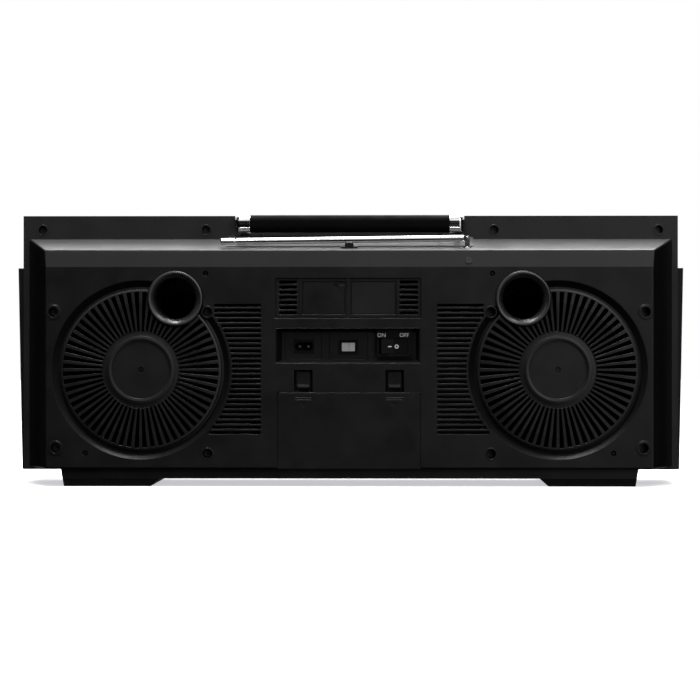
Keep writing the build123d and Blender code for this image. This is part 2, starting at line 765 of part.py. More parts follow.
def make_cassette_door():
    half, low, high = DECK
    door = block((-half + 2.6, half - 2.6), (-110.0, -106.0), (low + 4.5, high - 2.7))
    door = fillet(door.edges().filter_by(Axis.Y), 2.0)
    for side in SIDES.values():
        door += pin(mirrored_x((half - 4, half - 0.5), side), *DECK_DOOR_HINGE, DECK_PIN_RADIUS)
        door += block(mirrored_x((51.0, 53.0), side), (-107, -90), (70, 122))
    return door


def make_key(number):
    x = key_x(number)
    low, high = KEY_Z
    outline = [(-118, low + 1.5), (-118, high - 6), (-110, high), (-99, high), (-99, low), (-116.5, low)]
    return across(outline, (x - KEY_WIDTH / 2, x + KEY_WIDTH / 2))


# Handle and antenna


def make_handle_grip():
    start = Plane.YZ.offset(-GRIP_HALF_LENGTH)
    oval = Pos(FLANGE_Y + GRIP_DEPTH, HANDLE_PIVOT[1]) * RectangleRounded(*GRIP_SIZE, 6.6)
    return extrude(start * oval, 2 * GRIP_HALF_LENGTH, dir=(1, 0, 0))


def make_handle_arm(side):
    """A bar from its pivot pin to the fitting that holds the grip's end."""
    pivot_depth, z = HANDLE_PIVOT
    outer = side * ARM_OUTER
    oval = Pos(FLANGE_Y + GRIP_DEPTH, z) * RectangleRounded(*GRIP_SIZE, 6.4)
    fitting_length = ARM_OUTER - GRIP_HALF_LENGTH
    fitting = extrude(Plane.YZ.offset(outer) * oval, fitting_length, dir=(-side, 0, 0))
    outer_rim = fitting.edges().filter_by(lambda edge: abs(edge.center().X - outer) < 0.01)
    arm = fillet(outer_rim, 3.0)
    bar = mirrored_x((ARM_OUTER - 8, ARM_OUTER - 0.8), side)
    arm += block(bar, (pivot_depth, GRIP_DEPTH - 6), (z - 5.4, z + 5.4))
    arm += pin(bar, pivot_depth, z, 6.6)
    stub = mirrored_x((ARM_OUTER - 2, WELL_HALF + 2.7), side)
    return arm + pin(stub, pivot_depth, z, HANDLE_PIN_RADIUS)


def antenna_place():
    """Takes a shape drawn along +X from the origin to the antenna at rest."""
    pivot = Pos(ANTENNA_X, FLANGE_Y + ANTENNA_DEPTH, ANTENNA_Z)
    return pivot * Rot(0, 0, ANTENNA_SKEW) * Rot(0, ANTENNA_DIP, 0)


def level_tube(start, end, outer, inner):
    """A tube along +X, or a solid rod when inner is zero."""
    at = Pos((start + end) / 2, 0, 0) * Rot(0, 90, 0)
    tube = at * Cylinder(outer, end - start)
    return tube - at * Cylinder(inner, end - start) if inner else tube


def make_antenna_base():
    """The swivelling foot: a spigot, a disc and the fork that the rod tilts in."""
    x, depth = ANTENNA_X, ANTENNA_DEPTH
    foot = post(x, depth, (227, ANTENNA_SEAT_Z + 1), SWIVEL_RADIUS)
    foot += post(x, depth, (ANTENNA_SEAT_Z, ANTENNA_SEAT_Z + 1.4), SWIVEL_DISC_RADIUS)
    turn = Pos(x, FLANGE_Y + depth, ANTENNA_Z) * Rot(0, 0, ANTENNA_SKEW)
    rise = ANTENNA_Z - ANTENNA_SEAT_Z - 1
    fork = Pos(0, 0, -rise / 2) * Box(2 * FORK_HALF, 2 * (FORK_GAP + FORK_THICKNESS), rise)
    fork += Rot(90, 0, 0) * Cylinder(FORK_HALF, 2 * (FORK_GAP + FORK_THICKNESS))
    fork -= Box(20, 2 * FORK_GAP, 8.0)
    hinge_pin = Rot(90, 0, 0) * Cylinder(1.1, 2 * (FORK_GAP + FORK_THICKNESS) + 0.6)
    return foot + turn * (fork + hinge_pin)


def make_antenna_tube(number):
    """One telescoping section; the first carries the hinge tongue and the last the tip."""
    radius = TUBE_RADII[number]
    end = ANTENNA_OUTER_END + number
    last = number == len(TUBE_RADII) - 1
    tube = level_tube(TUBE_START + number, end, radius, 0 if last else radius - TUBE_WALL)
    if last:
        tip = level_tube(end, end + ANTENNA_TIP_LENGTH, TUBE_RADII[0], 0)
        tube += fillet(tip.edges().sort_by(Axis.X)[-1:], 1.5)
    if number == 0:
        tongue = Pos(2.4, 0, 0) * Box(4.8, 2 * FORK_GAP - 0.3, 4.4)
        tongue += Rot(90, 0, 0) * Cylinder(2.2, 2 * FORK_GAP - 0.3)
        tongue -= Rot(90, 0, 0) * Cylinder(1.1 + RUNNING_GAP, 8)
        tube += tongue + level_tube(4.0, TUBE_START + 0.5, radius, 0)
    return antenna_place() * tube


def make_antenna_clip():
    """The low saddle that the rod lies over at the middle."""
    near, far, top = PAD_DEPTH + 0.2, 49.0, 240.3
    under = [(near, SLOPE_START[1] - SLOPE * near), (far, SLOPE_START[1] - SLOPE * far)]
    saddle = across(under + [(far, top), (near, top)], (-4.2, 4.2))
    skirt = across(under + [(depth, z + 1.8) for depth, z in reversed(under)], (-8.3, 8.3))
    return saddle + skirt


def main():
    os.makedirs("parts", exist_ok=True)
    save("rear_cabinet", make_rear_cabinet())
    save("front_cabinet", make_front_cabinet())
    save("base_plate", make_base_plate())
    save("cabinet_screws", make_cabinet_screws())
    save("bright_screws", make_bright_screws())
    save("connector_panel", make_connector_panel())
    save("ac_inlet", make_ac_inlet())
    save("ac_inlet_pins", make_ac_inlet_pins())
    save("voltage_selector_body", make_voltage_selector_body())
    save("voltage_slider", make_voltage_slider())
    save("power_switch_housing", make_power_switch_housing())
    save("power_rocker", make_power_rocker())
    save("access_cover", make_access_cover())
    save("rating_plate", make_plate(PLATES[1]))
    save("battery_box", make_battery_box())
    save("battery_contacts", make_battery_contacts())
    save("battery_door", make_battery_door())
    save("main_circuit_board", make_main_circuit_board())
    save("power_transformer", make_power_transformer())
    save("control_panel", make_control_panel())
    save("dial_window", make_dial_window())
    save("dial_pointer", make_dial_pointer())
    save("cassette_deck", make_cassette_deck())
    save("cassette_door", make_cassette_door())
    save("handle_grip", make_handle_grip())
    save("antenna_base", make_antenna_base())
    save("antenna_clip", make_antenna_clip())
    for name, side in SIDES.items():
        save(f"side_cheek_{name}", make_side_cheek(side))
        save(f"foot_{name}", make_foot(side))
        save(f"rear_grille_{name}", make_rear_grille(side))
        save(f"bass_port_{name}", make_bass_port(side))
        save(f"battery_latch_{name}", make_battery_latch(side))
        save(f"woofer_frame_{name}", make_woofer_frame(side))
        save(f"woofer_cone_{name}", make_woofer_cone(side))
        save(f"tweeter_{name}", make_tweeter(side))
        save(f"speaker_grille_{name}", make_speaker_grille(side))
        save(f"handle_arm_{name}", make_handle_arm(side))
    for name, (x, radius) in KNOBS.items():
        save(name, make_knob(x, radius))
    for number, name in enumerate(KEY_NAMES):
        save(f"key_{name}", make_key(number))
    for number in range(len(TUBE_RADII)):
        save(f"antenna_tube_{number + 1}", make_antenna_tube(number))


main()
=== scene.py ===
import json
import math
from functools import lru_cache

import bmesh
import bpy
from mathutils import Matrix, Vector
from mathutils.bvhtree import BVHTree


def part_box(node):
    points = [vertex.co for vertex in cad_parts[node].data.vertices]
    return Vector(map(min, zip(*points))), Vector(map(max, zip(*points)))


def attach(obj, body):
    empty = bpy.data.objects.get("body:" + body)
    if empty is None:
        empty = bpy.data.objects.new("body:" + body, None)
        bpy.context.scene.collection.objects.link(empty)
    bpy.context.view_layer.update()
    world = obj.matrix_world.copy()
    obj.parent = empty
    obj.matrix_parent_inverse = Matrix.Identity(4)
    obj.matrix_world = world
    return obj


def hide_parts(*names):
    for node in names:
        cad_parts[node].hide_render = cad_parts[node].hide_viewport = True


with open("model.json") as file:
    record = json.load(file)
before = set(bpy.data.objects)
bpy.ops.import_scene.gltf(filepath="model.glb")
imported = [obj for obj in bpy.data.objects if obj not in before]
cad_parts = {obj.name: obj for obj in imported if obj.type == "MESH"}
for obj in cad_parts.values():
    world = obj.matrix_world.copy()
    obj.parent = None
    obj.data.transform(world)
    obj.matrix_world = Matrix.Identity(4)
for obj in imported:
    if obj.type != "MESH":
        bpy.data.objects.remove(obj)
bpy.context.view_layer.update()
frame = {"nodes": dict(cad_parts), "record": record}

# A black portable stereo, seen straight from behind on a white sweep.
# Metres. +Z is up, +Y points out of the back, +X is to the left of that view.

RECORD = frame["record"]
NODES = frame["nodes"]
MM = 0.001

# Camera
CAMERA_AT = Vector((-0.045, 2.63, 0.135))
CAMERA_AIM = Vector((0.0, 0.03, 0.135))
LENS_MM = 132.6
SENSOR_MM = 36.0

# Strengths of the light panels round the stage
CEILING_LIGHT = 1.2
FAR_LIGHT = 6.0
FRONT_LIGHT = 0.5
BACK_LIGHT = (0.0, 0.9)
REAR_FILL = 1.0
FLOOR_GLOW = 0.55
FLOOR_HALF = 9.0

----

Quote the listing above, but only from the line that shows "for name, (x, radius)" through the line that shows "zip(*points))), Vector(map(max, zip(*points)))".

* Result for this exercise
    for name, (x, radius) in KNOBS.items():
        save(name, make_knob(x, radius))
    for number, name in enumerate(KEY_NAMES):
        save(f"key_{name}", make_key(number))
    for number in range(len(TUBE_RADII)):
        save(f"antenna_tube_{number + 1}", make_antenna_tube(number))


main()
=== scene.py ===
import json
import math
from functools import lru_cache

import bmesh
import bpy
from mathutils import Matrix, Vector
from mathutils.bvhtree import BVHTree


def part_box(node):
    points = [vertex.co for vertex in cad_parts[node].data.vertices]
    return Vector(map(min, zip(*points))), Vector(map(max, zip(*points)))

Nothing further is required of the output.